(Collected data entries)
## Begin

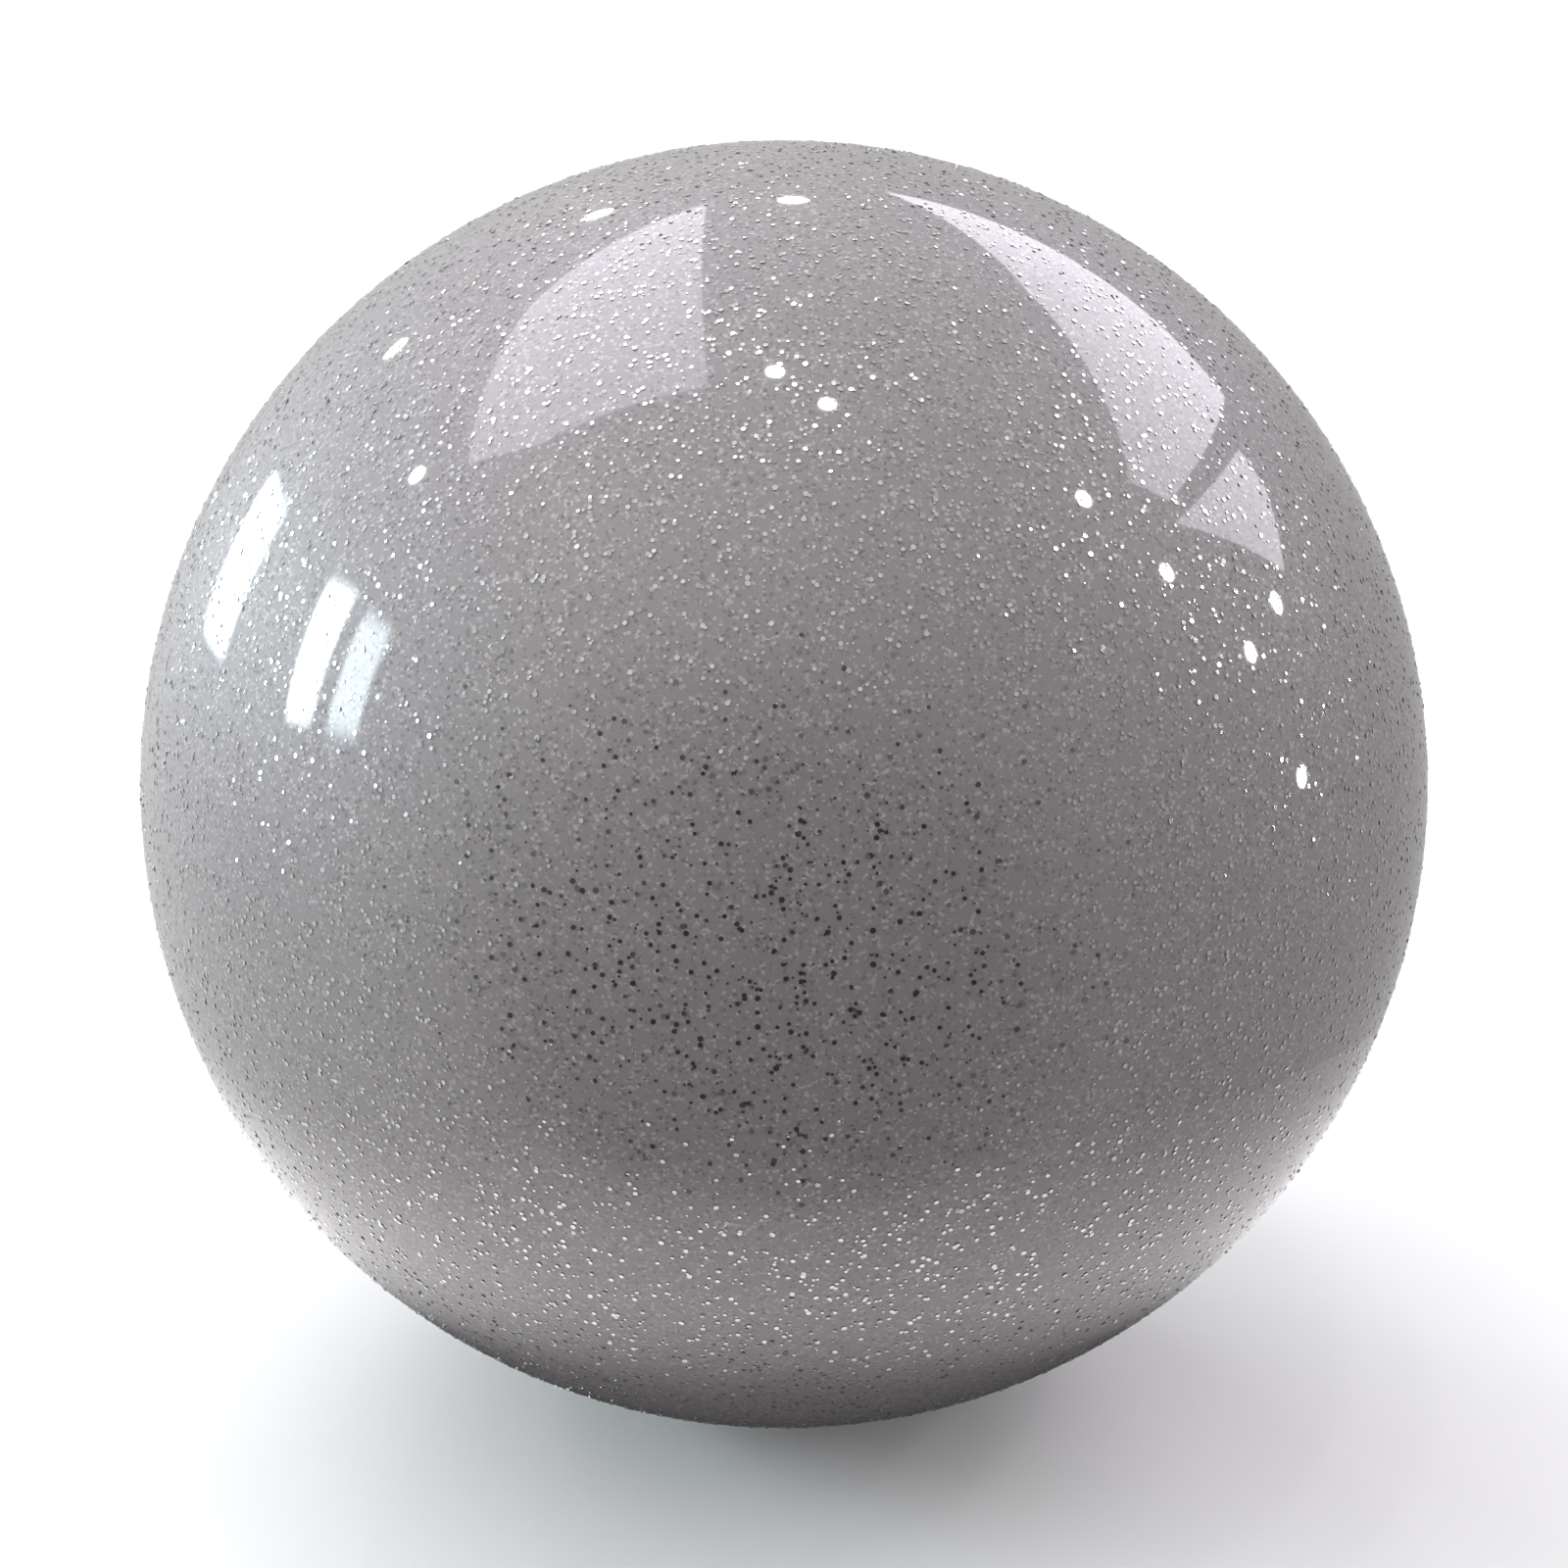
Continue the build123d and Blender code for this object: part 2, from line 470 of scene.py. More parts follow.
def valve_material(settings, name="milky_pvc", colour=None):
    """Soft, slightly milky PVC of the valve."""
    found = bpy.data.materials.get(name)
    if found:
        return found
    material, tree, shader = new_material(name)
    look = place_group(tree, soft_pvc_group(), {
        "Base": (*(colour or settings.pvc_colour), 1.0),
        "Haze": 0.5,
        "Grain": 2600.0,
    })
    bump = node(tree, "ShaderNodeBump", {
        "Height": look.outputs["Height"], "Strength": 0.12, "Distance": 0.08 * MM,
    })
    tree.links.new(look.outputs["Color"], shader.inputs["Base Color"])
    tree.links.new(look.outputs["Roughness"], shader.inputs["Roughness"])
    tree.links.new(bump.outputs["Normal"], shader.inputs["Normal"])
    shader.inputs["Subsurface Weight"].default_value = 0.25
    shader.inputs["Subsurface Radius"].default_value = (0.8, 0.8, 0.9)
    shader.inputs["Subsurface Scale"].default_value = 1.5 * MM
    shader.inputs["Coat Weight"].default_value = 0.35
    shader.inputs["Coat Roughness"].default_value = 0.08
    return material


# Geometry Nodes trees

def geometry_tree(name, inputs):
    """Geometry tree with a mesh in and out and the named inputs."""
    tree = bpy.data.node_groups.new(name, "GeometryNodeTree")
    tree.interface.new_socket("Geometry", in_out="INPUT", socket_type="NodeSocketGeometry")
    for label, kind in inputs:
        tree.interface.new_socket(label, in_out="INPUT", socket_type=kind)
    tree.interface.new_socket("Geometry", in_out="OUTPUT", socket_type="NodeSocketGeometry")
    return tree, tree.nodes.new("NodeGroupInput"), tree.nodes.new("NodeGroupOutput")


def random_vector(tree, low, high, seed, offset):
    """Random vector for each point, from a seed and an offset that sets the draws apart."""
    draw = node(tree, "FunctionNodeRandomValue", data_type="FLOAT_VECTOR")
    for key, value in (("Min", low), ("Max", high)):
        draw.inputs[key].default_value = value
    tree.links.new(maths(tree, "ADD", seed, float(offset)), draw.inputs["Seed"])
    return draw.outputs[0]


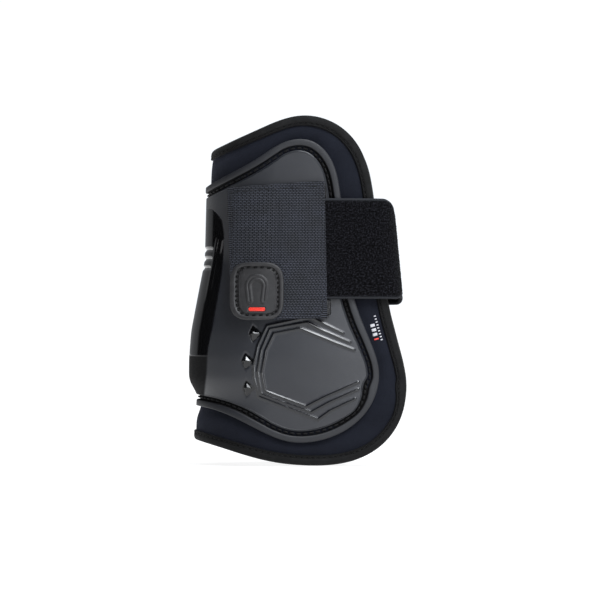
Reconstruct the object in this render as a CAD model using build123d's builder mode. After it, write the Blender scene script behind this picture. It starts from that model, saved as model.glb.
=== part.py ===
"""Hind fetlock boot: a C-shaped horse boot with a moulded shell, neoprene lining and one closing strap.

Frame: +Z runs up the leg, -X is the back of the leg where the boot is closed, +X is the open front.
The outer side of the boot, where the strap fastens, faces -Y.  The origin is the middle of the lowest
point of the boot.  Every wall is a layer between two offsets of one surface, the leg's, so a depth
is a distance outside the leg: 0 is the face against the leg and 5 is the outer face of the neoprene.
"""

import math
import os

from build123d import *

os.makedirs("parts", exist_ok=True)

# ---- driving dimensions, mm ---------------------------------------------------------------------
# The leg's surface at a few heights: (height, x at the back of the leg, half width of the leg).
STATIONS = [
    (-12, -44.7, 28.5),
    (22, -44.7, 29.7),
    (28, -42.0, 30.2),
    (33.5, -42.0, 30.5),
    (40, -46.3, 31.0),
    (52, -46.2, 31.2),
    (64, -45.2, 30.2),
    (88, -40.6, 27.6),
    (98, -38.6, 27.0),
    (130, -37.8, 27.0),
    (144, -36.9, 27.0),
    (180, -32.6, 27.0),
]
SIDE_RADIUS = 200.0  # gentle inward curve of both sides towards the front
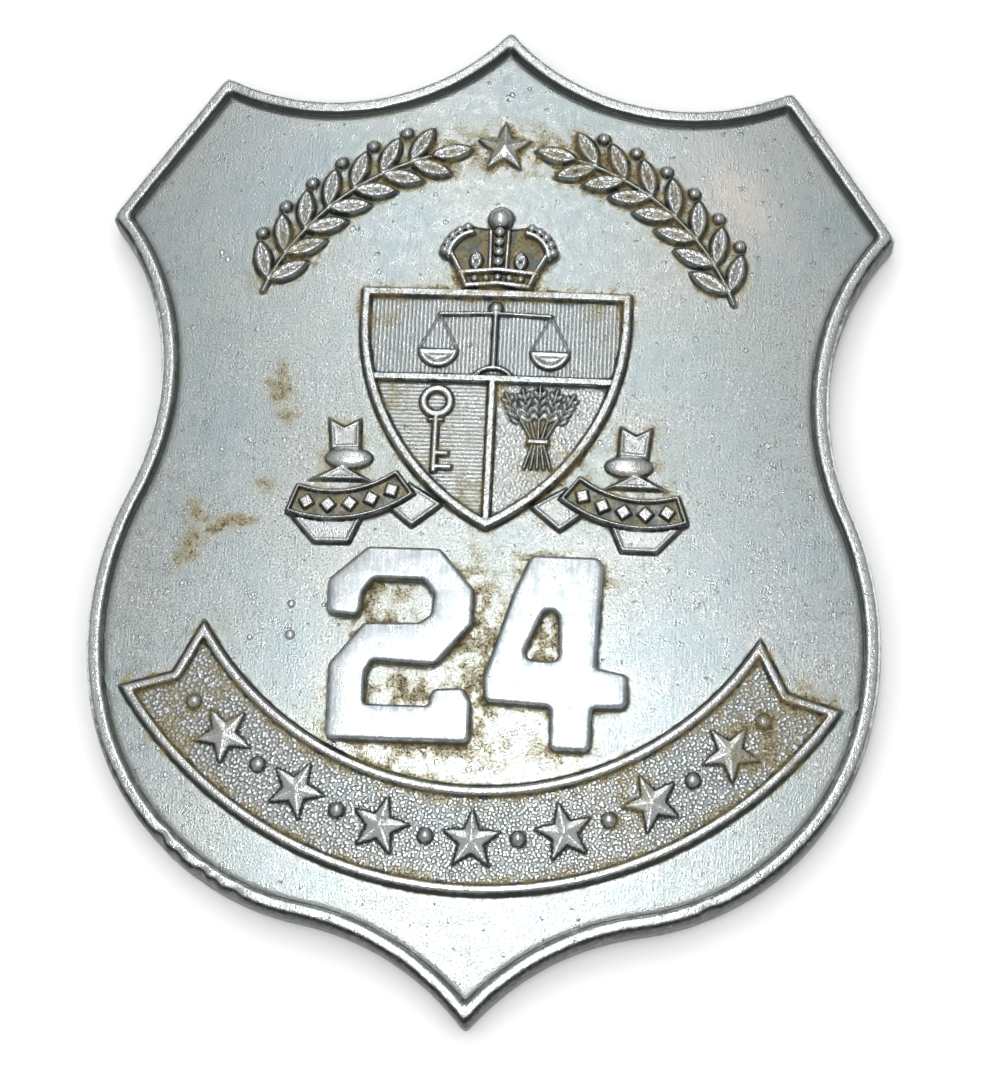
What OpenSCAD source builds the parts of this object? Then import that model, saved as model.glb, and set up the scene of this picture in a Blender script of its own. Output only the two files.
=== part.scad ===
// Shield-shaped sheriff badge, lying on its back with its face up.
// X runs across the badge, Y up the badge and Z out of its face.
// The origin is under the middle of its bounding box, on the surface it rests on.

/* [Shield outline] */
// Height of the badge from the apex to the tip
badge_h = 66.7; // [64:0.1:70]
// Width of the badge across its outer ear corners
badge_w = 51.8; // [51:0.1:54]
// Half the distance between the upper ear corners
ear_x = 18.9; // [18:0.1:20]
// Height of the upper ear corners above the badge's middle
ear_y = 29.6; // [29:0.1:30.5]
// Height of the outer ear corners above the badge's middle
ear_out_y = 19.1; // [18:0.1:20]
// Radius of the hollow curves on both sides of the apex
crest_r = 14.6; // [13.5:0.1:18]
// Radius of the hollow curves at the waist
waist_r = 17.8; // [16:0.1:20]
// Sideways place of the belly curve's centre
belly_x = 3.5; // [3:0.1:4]
// Place of the belly curve's centre up the badge
belly_y = -9; // [-10:0.1:-8]
// Radius of the belly curve
belly_r = 21.75; // [21:0.05:22]
// Angle at which the belly curve turns into the tighter jowl curve
jowl_angle = -12; // [-20:1:-5]
// Radius of the jowl curve below the belly
jowl_r = 17.4; // [16:0.1:19]
// Radius of the hollow curves beside the tip
foot_r = 17.6; // [16:0.1:20]

/* [Plate] */
// Thickness of the plate
plate_t = 2; // [1.6:0.1:2.4]
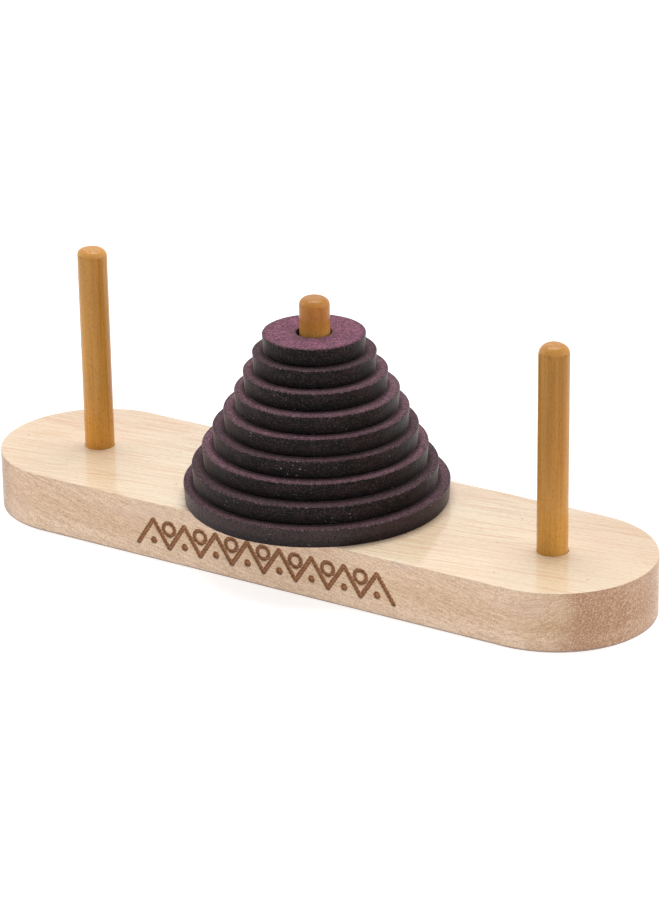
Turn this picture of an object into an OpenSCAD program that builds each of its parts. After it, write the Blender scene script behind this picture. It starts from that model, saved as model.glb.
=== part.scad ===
// Tower of Hanoi puzzle: a board with round ends, three pegs standing in blind sockets,
// and a stack of nine loose discs on the centre peg, the largest at the bottom.
// Millimetres, +Z up. The origin is the centre of the board's underside, +X runs along
// the row of pegs, and -Y is the front, where the board's edge carries an engraved band.

/* [Board] */
// Length of the board over its two round ends
board_l = 230; // [220:1:260]
// Width of the board, and so the diameter of its ends
board_w = 62; // [50:1:80]
// Thickness of the board
board_t = 19; // [18:0.5:25]
// Radius that eases the board's long edges
board_ease = 0.6; // [0.2:0.1:1.5]

/* [Pegs] */
// Distance from one peg to the next
peg_pitch = 83; // [80:0.5:90]
// Diameter of the dowel that the pegs are cut from
peg_d = 9.5; // [8:0.1:10]
// Height of the left peg above the board
left_peg_h = 66.2; // [64:0.1:75]
// Height of the centre peg above the board
centre_peg_h = 64.9; // [64:0.1:75]
// Height of the right peg above the board
right_peg_h = 65.4; // [64:0.1:75]
// Radius of the sanded edge at the top of each peg
peg_round = 2.2; // [0.5:0.1:3.5]
// Depth of the blind socket under each peg
socket_depth = 12.7; // [8:0.1:15]
// Room for glue all round a peg's tenon in its socket
glue_gap = 0.05; // [0.02:0.01:0.15]

/* [Discs] */
// Number of discs in the stack
disc_count = 9; // [3:1:9]
// Thickness of every disc
disc_t = 6; // [4:0.1:6.2]
// Diameter of the smallest disc
disc_d_min = 31.75; // [26:0.25:32]
// How much each disc is wider than the one above it
disc_d_step = 6.35; // [4:0.05:6.4]
// Diameter of the hole through every disc
disc_hole_d = 11.1; // [11.1:0.1:14]
// Radius that eases the outer edges of a disc
disc_ease = 0.4; // [0.1:0.1:1]
// Radius that eases the edges of a disc's hole
hole_ease = 0.25; // [0.1:0.05:0.5]

/* [Engraved band] */
// Number of peaks in the zigzag
band_peaks = 8; // [4:1:12]
// Distance from one peak to the next
band_pitch = 11.6; // [10:0.1:13]
// Height of the zigzag's valleys above the underside
band_low = 4.7; // [3:0.1:6]
// Height of the zigzag's peaks above the underside
band_high = 13.4; // [12:0.1:15]
// Width of the engraved lines
band_stroke = 1.3; // [0.8:0.1:1.6]
// Depth of the engraving
band_depth = 0.4; // [0.1:0.05:1]
// Outer diameter of the ring over each valley
ring_d = 5.2; // [4:0.1:5.6]
// Width of the ring's line
ring_stroke = 1.1; // [0.6:0.1:1.4]
// Diameter of the dot under each peak
dot_d = 2.2; // [1:0.1:3]

/* [Hidden] */
PEG_NODES = ["peg_left", "peg_centre", "peg_right"];

$fn = 96;
// Straight steps that stand for one eased or rounded quarter turn
ease_steps = 4;
round_steps = 10;
// How far a cutting solid runs past the face it cuts
cut_over = 1;

peg_heights = [left_peg_h, centre_peg_h, right_peg_h];
socket_r = peg_d / 2;
tenon_r = socket_r - glue_gap;
// The tenon tapers to a tip that is thinner all round by this much, then is chamfered
tenon_taper = 0.3;
tenon_ease = 0.8;
board_end_x = (board_l - board_w) / 2;

// Where the rings and the dots stand, as shares of the way from valley to peak
ring_level = 0.75;
dot_level = 0.2;

// A loose disc rests wherever it was dropped, within the play of its hole on the peg.
// These are its centre's distances from the peg's axis in X and Y, as shares of that
// play, smallest disc first.
play = (disc_hole_d - peg_d) / 2;
disc_rest = [
    [-0.1, -0.5], [-0.4, 0.1], [-0.1, 0.1],
    [0.6, -0.1], [0.2, -0.1], [-0.5, 0.2],
    [-0.8, 0.2], [-0.5, -0.5], [-0.1, -0.1]
];

maple = [0.90, 0.78, 0.60];
amber = [0.66, 0.40, 0.16];
plum = [0.38, 0.25, 0.32];

// Points of a quarter circle of radius r about c, turning anticlockwise from angle a
function quarter(c, r, a, steps) =
    [for (i = [0 : steps]) c + r * [cos(a + 90 * i / steps), sin(a + 90 * i / steps)]];

// ---- Board ----

// One side of the board's cross-section, from its middle out to the eased edges
function board_side() = concat(
    quarter([board_w / 2 - board_ease, board_ease], board_ease, -90, ease_steps),
    quarter([board_w / 2 - board_ease, board_t - board_ease], board_ease, 0, ease_steps)
);

function mirrored(points) =
    [for (i = [len(points) - 1 : -1 : 0]) [-points[i].x, points[i].y]];

module board_blank() {
    translate([-board_end_x, 0, 0])
        rotate([90, 0, 90])
            linear_extrude(2 * board_end_x)
                polygon(concat(board_side(), mirrored(board_side())));
    for (side = [-1, 1])
        translate([side * board_end_x, 0, 0])
            rotate([0, 0, -90 * side])
                rotate_extrude(angle = 180)
                    polygon(concat([[0, 0]], board_side(), [[0, board_t]]));
}

module ring() {
    difference() {
        circle(d = ring_d);
        circle(d = ring_d - 2 * ring_stroke);
    }
}

// The zigzag is its centre line moved up and down by half of its width, measured upright
module zigzag() {
    half_pitch = band_pitch / 2;
    rise = band_high - band_low;
    half_line = band_stroke / 2 * norm([half_pitch, rise]) / half_pitch;
    line = [
        for (i = [-band_peaks : band_peaks])
            [i * half_pitch, (i + band_peaks) % 2 == 1 ? band_high : band_low]
    ];
    last = len(line) - 1;
    polygon(concat(
        [for (i = [0 : last]) line[i] - [0, half_line]],
        [for (i = [last : -1 : 0]) line[i] + [0, half_line]]
    ));
}

module band() {
    rise = band_high - band_low;
    zigzag();
    for (i = [1 : band_peaks - 1])
        translate([(i - band_peaks / 2) * band_pitch, band_low + ring_level * rise])
            ring();
    for (i = [0 : band_peaks - 1])
        translate([(i + 0.5 - band_peaks / 2) * band_pitch, band_low + dot_level * rise])
            circle(d = dot_d);
}

module base_board() {
    color(maple)
        difference() {
            board_blank();
            for (i = [-1 : 1])
                translate([i * peg_pitch, 0, board_t - socket_depth])
                    cylinder(r = socket_r, h = socket_depth + cut_over);
            translate([0, band_depth - board_w / 2, 0])
                rotate([90, 0, 0])
                    linear_extrude(band_depth + cut_over)
                        band();
        }
}

// ---- Pegs ----

// Peg i of the row, -1 left, 0 centre and 1 right: a dowel with a rounded top, and a
// tenon sanded to a slight taper that stands on the floor of the socket
module peg(i) {
    h = peg_heights[i + 1];
    tip_r = tenon_r - tenon_taper;
    color(amber)
        translate([i * peg_pitch, 0, board_t])
            rotate_extrude()
                polygon(concat(
                    [[0, -socket_depth], [tip_r - tenon_ease, -socket_depth]],
                    [[tip_r, tenon_ease - socket_depth], [tenon_r, 0], [peg_d / 2, 0]],
                    quarter([peg_d / 2 - peg_round, h - peg_round], peg_round, 0, round_steps),
                    [[0, h]]
                ));
}

// ---- Discs ----

// Disc k of the stack, 1 at the top and disc_count on the board
module disc(k) {
    r = (disc_d_min + (k - 1) * disc_d_step) / 2;
    hole_r = disc_hole_d / 2;
    rest = play * disc_rest[k - 1];
    color(plum)
        translate([rest.x, rest.y, board_t + (disc_count - k) * disc_t])
            rotate_extrude()
                polygon(concat(
                    quarter([hole_r + hole_ease, hole_ease], hole_ease, 180, ease_steps),
                    quarter([r - disc_ease, disc_ease], disc_ease, -90, ease_steps),
                    quarter([r - disc_ease, disc_t - disc_ease], disc_ease, 0, ease_steps),
                    quarter([hole_r + hole_ease, disc_t - hole_ease], hole_ease, 90, ease_steps)
                ));
}

base_board();
for (i = [-1 : 1]) {
    peg(i);
}
for (k = [1 : disc_count]) {
    disc(k);
}
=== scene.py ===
"""Tower of Hanoi puzzle: the looks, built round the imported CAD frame.

Metres, +Z up. The pegs stand in a row along X, and -Y is the front, whose edge carries the
engraved band. Lengths are written in millimetres and turned into metres where a mesh is made.
"""

import math

import bpy
import numpy as np
from mathutils import Matrix, Vector
from mathutils import noise as perlin
from mathutils.geometry import tessellate_polygon


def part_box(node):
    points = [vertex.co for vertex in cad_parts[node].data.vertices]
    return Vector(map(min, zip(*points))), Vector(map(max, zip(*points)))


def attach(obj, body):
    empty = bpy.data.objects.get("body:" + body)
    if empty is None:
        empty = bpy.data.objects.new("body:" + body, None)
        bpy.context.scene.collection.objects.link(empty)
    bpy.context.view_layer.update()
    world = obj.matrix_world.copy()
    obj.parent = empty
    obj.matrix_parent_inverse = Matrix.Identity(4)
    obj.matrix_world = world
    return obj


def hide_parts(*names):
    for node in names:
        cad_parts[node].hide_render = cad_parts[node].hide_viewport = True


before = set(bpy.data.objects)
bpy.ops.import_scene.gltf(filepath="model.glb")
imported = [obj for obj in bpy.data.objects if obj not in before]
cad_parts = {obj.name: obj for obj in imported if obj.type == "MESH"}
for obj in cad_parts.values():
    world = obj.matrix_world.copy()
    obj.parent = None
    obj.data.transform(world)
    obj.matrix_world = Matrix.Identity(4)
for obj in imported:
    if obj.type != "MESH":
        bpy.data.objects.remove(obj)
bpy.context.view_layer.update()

MM = 0.001
SIDES = "left", "centre", "right"
DISC_COUNT = sum(name.startswith("disc_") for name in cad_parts)


# ---- The camera ----

CAMERA_AZIMUTH = 32.85    # degrees, 0 looks along +Y
CAMERA_ELEVATION = 22.11  # degrees above the horizon
CAMERA_ROLL = 0.92        # degrees that the picture is turned anticlockwise
CAMERA_AIM = Vector((4.8, 0.0, 35.0)) * MM
CAMERA_DISTANCE = 1100 * MM
LENS = 143.35             # mm, for a 36 mm sensor along the picture's long side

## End

* **GIVEN EXERCISE**:
Find each line holding "return". Copy it out.

* **SOLUTION TO THIS PROBLEM**:
        return found
    return material
    return tree, tree.nodes.new("NodeGroupInput"), tree.nodes.new("NodeGroupOutput")
    return draw.outputs[0]
    return Vector(map(min, zip(*points))), Vector(map(max, zip(*points)))
    return obj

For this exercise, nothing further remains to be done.